* Begin *

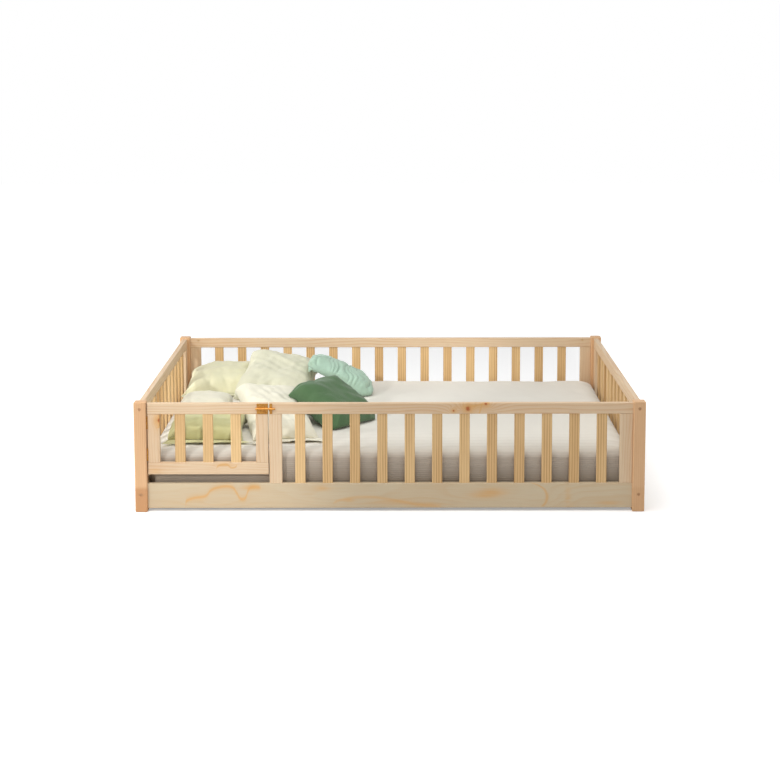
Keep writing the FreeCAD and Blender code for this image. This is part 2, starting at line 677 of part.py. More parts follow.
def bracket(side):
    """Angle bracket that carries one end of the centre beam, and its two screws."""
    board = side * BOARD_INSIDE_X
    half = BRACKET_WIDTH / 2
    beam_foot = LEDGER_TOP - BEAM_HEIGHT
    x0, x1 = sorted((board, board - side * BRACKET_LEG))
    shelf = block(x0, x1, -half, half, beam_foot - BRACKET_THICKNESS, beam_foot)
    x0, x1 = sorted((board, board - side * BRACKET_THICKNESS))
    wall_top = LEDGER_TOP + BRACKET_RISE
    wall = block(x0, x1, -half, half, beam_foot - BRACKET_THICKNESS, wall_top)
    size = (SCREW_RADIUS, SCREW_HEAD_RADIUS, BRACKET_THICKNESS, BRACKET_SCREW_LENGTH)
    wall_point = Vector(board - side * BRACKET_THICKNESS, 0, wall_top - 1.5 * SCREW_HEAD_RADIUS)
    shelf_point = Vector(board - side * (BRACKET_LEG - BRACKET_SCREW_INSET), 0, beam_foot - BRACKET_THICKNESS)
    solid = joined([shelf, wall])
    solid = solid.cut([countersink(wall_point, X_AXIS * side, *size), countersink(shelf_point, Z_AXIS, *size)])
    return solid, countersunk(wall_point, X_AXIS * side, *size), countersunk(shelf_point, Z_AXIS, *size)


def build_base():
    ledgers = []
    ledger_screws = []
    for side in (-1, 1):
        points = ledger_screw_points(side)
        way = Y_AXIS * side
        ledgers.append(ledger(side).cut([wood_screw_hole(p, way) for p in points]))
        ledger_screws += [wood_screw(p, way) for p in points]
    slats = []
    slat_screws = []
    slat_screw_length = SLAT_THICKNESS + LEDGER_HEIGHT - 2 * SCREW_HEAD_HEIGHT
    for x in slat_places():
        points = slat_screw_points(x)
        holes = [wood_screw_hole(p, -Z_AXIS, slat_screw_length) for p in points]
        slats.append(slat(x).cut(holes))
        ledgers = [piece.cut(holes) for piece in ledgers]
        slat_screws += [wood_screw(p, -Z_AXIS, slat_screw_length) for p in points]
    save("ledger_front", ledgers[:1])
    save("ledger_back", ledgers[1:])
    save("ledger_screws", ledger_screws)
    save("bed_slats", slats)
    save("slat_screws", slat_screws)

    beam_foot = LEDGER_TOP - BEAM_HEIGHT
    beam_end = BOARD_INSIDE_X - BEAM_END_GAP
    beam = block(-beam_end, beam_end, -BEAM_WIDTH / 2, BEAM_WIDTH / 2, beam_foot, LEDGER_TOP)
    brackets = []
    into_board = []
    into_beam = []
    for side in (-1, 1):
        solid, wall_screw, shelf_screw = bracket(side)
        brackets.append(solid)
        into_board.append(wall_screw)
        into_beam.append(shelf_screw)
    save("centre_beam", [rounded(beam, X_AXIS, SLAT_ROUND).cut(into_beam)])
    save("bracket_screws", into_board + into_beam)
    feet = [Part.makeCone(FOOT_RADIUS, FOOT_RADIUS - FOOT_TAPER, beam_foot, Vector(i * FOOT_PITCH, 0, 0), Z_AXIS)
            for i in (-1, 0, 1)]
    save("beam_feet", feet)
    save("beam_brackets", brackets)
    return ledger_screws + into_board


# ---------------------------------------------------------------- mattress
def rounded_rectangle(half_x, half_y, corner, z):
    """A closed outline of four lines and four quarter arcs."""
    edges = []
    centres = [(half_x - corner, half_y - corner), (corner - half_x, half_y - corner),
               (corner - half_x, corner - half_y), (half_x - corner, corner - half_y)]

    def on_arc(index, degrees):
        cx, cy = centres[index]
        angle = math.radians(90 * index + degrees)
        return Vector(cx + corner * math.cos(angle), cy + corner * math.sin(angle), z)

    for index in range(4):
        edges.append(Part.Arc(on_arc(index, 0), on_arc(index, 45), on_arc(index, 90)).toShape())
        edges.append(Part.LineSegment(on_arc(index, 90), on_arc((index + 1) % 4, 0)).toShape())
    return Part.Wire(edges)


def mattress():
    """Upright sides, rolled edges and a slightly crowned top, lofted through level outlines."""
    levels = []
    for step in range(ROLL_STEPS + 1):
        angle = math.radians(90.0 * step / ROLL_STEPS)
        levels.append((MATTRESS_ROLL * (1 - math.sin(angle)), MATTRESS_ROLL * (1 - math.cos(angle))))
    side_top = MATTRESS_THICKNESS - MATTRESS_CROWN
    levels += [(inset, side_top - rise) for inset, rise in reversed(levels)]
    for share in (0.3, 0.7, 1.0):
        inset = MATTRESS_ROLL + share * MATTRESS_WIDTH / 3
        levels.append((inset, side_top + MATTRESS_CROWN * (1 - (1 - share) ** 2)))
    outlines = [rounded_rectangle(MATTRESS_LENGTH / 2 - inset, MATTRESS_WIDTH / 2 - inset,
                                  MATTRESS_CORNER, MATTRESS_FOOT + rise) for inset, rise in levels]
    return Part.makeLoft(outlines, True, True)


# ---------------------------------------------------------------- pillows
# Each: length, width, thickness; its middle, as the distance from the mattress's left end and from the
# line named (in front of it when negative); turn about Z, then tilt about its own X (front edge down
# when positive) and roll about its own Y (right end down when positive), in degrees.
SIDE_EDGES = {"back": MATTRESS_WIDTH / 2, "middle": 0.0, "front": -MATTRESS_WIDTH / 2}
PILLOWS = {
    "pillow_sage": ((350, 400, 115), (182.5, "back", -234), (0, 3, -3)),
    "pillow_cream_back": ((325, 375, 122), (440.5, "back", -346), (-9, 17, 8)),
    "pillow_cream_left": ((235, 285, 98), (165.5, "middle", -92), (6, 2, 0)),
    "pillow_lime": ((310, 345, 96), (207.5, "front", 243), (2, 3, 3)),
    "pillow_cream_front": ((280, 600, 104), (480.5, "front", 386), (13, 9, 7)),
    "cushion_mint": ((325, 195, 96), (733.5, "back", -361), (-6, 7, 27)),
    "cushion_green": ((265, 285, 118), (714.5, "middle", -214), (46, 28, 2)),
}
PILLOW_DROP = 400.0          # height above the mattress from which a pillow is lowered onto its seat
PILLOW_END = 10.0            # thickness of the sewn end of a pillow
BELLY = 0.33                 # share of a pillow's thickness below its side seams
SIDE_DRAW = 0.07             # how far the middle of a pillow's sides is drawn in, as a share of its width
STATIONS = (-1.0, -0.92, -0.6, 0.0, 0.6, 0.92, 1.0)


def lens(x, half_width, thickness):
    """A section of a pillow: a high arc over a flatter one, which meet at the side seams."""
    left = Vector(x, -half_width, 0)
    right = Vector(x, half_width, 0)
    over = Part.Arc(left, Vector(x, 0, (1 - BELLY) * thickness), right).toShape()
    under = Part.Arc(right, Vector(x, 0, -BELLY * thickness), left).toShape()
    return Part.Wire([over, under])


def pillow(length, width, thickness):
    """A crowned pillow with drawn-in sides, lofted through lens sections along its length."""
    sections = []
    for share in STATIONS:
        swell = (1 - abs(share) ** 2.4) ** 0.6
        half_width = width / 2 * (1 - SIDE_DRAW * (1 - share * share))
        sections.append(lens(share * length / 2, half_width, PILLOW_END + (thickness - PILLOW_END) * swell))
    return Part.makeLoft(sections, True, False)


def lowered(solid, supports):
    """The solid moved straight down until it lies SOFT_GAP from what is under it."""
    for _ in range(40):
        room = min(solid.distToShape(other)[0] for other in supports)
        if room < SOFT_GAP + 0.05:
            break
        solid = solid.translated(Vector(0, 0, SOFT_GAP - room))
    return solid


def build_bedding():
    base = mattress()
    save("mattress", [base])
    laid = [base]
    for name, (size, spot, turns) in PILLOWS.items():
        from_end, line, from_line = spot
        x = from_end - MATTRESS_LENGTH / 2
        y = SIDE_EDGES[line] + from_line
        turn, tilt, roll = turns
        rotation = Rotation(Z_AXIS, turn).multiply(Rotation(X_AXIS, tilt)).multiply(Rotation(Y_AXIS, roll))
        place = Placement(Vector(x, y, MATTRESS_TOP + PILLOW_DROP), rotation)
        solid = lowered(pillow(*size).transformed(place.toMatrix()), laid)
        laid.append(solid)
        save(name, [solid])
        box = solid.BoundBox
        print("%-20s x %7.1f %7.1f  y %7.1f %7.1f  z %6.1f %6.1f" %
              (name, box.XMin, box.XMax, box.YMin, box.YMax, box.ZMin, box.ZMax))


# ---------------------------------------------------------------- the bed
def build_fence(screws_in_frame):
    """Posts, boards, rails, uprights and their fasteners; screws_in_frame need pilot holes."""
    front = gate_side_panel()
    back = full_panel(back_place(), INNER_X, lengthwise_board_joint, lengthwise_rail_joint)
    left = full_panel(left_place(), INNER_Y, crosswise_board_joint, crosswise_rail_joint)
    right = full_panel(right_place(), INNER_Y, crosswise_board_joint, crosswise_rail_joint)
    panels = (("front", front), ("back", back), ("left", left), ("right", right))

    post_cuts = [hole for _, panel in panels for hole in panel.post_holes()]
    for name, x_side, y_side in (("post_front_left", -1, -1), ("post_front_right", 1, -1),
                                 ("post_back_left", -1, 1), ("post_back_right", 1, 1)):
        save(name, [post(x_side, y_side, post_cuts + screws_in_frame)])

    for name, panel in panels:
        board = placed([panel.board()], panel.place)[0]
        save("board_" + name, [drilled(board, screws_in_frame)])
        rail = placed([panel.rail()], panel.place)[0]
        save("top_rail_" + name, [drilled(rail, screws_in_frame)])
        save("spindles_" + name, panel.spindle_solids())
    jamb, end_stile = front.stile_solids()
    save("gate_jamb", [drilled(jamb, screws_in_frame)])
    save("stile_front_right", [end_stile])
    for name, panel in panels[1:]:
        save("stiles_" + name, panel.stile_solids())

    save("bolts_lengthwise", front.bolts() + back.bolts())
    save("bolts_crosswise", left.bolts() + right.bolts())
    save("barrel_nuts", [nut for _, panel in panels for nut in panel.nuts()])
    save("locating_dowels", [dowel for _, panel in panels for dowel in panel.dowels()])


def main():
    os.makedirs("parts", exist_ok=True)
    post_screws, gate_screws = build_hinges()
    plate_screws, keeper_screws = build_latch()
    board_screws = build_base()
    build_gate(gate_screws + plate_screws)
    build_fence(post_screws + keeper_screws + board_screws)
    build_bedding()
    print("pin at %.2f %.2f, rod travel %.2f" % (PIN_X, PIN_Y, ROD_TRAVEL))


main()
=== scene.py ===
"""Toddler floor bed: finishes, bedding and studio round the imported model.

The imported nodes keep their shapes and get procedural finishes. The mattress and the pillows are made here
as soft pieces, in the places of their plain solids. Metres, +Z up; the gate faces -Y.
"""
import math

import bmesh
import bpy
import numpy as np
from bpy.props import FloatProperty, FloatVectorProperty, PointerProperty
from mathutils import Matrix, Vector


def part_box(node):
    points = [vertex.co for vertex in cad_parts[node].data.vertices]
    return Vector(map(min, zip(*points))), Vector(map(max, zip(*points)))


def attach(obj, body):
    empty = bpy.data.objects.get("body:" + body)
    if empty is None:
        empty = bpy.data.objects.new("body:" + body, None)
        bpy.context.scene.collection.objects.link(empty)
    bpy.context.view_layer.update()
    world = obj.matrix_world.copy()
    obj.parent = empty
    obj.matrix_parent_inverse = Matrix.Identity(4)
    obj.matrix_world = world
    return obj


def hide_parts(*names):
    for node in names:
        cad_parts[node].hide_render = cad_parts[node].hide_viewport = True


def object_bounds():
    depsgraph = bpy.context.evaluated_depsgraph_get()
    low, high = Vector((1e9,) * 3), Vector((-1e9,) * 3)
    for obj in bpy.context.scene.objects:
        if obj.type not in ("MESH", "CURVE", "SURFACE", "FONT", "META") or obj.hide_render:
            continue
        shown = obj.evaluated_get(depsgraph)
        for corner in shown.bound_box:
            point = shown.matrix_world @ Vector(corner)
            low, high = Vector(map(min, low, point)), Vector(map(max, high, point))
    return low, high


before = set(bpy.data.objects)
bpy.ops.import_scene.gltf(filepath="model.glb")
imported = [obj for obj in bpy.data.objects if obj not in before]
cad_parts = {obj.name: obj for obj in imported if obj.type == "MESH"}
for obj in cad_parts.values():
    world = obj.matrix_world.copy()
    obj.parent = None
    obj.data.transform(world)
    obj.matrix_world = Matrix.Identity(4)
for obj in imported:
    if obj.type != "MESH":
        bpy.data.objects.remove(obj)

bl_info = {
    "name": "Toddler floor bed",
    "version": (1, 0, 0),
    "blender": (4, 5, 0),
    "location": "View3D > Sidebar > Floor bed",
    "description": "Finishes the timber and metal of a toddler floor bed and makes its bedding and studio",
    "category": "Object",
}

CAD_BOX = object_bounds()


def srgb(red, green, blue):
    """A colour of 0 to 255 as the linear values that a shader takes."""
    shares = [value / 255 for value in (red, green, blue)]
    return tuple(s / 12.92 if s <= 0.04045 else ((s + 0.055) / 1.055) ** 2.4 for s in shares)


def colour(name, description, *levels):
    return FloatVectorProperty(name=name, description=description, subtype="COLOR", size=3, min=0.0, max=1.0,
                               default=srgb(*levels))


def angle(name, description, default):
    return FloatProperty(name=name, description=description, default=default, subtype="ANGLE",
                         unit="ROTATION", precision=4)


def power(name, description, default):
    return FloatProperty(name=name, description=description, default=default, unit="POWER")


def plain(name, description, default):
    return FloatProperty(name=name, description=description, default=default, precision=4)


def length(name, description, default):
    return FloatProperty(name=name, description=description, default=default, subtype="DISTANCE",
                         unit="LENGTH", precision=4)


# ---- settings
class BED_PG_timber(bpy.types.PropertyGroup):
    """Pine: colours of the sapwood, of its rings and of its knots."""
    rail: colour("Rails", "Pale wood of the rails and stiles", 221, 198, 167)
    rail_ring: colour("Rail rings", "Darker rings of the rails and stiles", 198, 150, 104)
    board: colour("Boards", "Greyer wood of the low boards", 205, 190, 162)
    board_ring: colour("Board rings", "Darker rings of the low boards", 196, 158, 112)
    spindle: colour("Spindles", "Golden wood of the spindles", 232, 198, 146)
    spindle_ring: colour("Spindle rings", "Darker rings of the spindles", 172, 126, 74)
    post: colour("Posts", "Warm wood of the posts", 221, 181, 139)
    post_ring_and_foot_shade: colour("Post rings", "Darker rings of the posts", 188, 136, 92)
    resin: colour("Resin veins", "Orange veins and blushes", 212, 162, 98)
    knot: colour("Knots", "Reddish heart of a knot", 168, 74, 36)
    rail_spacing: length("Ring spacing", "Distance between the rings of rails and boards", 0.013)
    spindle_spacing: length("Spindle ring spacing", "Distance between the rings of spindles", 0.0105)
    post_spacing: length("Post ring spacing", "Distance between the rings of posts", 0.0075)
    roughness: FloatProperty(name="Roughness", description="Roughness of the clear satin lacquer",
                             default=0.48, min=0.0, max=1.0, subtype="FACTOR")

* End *

## Task brief
From the first line of the data through the line with "return solid, countersunk(wall_point, X_AXIS", quote each line exactly and add nothing else.

## Complete response
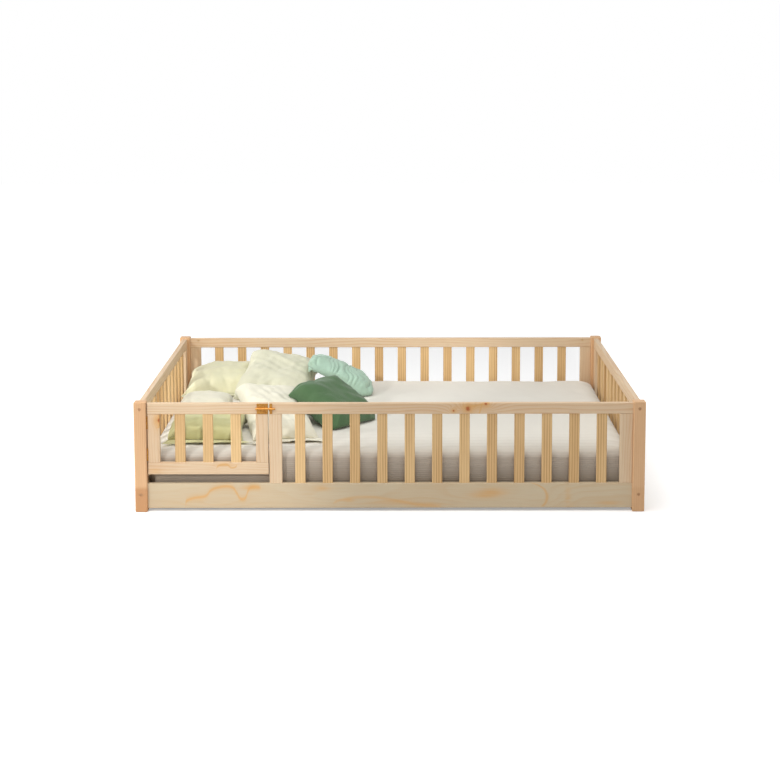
Keep writing the FreeCAD and Blender code for this image. This is part 2, starting at line 677 of part.py. More parts follow.
def bracket(side):
    """Angle bracket that carries one end of the centre beam, and its two screws."""
    board = side * BOARD_INSIDE_X
    half = BRACKET_WIDTH / 2
    beam_foot = LEDGER_TOP - BEAM_HEIGHT
    x0, x1 = sorted((board, board - side * BRACKET_LEG))
    shelf = block(x0, x1, -half, half, beam_foot - BRACKET_THICKNESS, beam_foot)
    x0, x1 = sorted((board, board - side * BRACKET_THICKNESS))
    wall_top = LEDGER_TOP + BRACKET_RISE
    wall = block(x0, x1, -half, half, beam_foot - BRACKET_THICKNESS, wall_top)
    size = (SCREW_RADIUS, SCREW_HEAD_RADIUS, BRACKET_THICKNESS, BRACKET_SCREW_LENGTH)
    wall_point = Vector(board - side * BRACKET_THICKNESS, 0, wall_top - 1.5 * SCREW_HEAD_RADIUS)
    shelf_point = Vector(board - side * (BRACKET_LEG - BRACKET_SCREW_INSET), 0, beam_foot - BRACKET_THICKNESS)
    solid = joined([shelf, wall])
    solid = solid.cut([countersink(wall_point, X_AXIS * side, *size), countersink(shelf_point, Z_AXIS, *size)])
    return solid, countersunk(wall_point, X_AXIS * side, *size), countersunk(shelf_point, Z_AXIS, *size)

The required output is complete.